Conférence d’ouverture du cardinal André Vingt-Trois lors de la journée d’étude “Discernement et maturation des consciences : approfondir les enjeux d’Amoris Lætitia”

Institut Catholique de Paris – Lundi 17 octobre 2016

Un appel missionnaire

Chers amis,

L’intitulé de l’exhortation apostolique est une indication précieuse sur l’esprit général de la réflexion du synode recueillie, transformée et élaborée par le Pape François : il s’agit d’un appel à l’espérance dans la force de l’amour. Cette force de l’amour est le ciment de l’expérience des familles, c’est pourquoi c’est une espérance. Cette tonalité est déjà un appel à un déplacement de nos réflexes spontanés qui, trop souvent, abordent les questions de la famille comme un terrain dangereux ou, au moins, problématique, quand ce n’est pas purement et simplement un terrain de combat.

Mais ce déplacement d’une vision relativement craintive ou pessimiste vers une vision optimiste et pleine d’espérance n’est pas le seul déplacement auquel nous sommes appelés. Il nous faut aussi entrer profondément dans la perspective fondamentale de la démarche du Pape.
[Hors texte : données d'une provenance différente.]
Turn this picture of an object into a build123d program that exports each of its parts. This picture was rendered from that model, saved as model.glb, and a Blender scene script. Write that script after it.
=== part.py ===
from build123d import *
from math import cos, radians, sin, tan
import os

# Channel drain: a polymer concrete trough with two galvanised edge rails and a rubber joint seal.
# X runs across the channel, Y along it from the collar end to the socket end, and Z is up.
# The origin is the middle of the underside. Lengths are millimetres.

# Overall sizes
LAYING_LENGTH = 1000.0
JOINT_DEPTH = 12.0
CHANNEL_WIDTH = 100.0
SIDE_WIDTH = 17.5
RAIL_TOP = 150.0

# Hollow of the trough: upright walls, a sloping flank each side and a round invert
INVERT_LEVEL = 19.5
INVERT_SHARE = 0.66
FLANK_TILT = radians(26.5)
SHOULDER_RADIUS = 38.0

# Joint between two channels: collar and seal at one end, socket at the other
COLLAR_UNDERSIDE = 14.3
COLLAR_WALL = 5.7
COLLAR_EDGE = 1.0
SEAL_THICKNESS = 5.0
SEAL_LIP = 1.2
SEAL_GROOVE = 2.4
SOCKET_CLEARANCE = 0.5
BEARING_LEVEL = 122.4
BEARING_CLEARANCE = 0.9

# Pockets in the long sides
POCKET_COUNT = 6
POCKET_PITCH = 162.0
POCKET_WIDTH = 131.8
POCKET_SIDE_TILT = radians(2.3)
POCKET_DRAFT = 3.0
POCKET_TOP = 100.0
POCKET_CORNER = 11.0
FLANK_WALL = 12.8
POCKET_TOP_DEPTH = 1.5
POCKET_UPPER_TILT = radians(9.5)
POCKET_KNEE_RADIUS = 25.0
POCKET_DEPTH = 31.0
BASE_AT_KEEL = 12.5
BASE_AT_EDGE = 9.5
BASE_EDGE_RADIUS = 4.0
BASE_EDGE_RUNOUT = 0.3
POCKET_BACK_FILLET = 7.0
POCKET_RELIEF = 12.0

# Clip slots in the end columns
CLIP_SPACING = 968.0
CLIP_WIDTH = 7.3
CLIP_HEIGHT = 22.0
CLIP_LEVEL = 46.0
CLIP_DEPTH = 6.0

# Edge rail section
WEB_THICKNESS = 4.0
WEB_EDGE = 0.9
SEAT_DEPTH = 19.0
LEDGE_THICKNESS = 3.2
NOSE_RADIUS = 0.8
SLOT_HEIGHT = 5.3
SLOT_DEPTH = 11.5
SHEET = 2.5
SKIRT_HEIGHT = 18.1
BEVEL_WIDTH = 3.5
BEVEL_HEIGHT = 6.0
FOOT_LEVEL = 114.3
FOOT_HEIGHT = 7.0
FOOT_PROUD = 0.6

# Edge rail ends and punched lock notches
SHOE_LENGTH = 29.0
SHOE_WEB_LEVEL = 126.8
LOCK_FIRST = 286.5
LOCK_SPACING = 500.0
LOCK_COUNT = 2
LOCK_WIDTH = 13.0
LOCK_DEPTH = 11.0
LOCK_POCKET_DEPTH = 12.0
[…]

Il nous invite à considérer les réalités familiales d’un point de vue essentiellement pastoral, ce qui veut dire qu’il ne vise pas simplement à rappeler les convictions dogmatiques de l’Église sur la famille, ni à établir un catalogue de règles générales que nous devrions et que nous pourrions appliquer en toutes circonstances. Il veut au contraire nous impliquer dans un véritable travail qui consiste à reprendre et méditer le message du Christ et de la tradition chrétienne sur la famille et à chercher comment ce message peut nous aider à accompagner les familles dans les défis auxquels elles sont confrontées aujourd’hui. Contrairement à nos réflexes d’une culture technologique, nous ne devons donc pas attendre de cette exhortation apostolique qu’elle nous fournisse un « kit » de solutions applicables telles quelles à toutes les situations. Ce n’est pas le recueil d’une théorie parfaite qu’il nous suffirait d’appliquer, ce n’est pas davantage un code du permis et du défendu. C’est un appel à éclairer des personnes dans les situations où elles sont.

L’art de la pastorale n’est pas simplement une application automatique de lois générales à des situations particulières. C’est un art d’accompagnement dans l’amour que le Bon Pasteur porte à chacun de ceux qui lui sont confiés. Il convient donc de partir des personnes et des réalités telles qu’elles se présentent, de chercher à les comprendre, de scruter quels sont les éléments positifs sur lesquels pourrait s’appuyer un désir de conversion et de progrès, bref, d’exercer un discernement spirituel. Cet art du discernement ne peut se mettre en œuvre que si nous nous mettons sous la lumière du Christ et de ses appels à la sainteté. Pas plus que les appels du Christ à la sainteté ne visaient à enfermer ses auditeurs dans leurs faiblesses, le discernement spirituel ne vise à exclure les pécheurs, ni non plus à les conforter dans leur péché. Il vise à susciter chez eux le désir d’une vie meilleure et à fortifier la résolution pour prendre les moyens d’y parvenir.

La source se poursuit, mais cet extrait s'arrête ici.